Aetna Ins. Co. v. King, 265 So. 2d 716, 718 (Fla. 1st DCA 1972). The King

case is premised upon section 627.405 of the Florida Statutes that, among

other things, defines what constitutes an “insurable interest” in property. This

statute reads, in its entirety, as follows:

      (1) No contract of insurance of property or of any interest in
      property or arising from property shall be enforceable as to the
      insurance except for the benefit of persons having an insurable
      interest in the things insured as at the time of the loss.

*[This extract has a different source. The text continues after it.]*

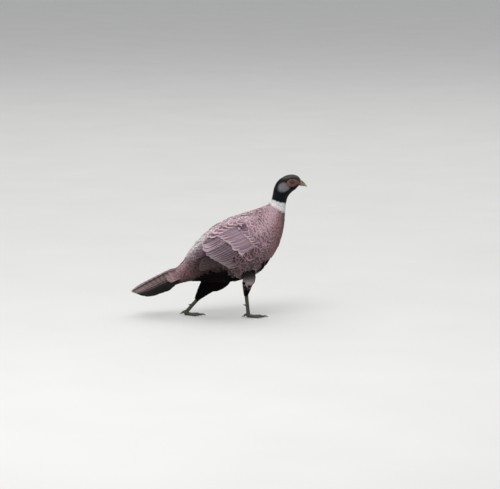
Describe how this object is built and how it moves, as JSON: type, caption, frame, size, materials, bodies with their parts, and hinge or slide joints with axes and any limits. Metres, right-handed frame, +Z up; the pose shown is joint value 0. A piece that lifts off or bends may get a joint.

      (2) “Insurable interest” as used in this section means any
      actual, lawful, and substantial economic interest in the safety
      or preservation of the subject of the insurance free from loss,
      destruction, or pecuniary damage or impairment.

      (3) The measure of an insurable interest in property is the
      extent to which the insured might be damnified by loss, injury,
      or impairment thereof.

§ 627.405, Fla. Stat. (2013) (emphasis added).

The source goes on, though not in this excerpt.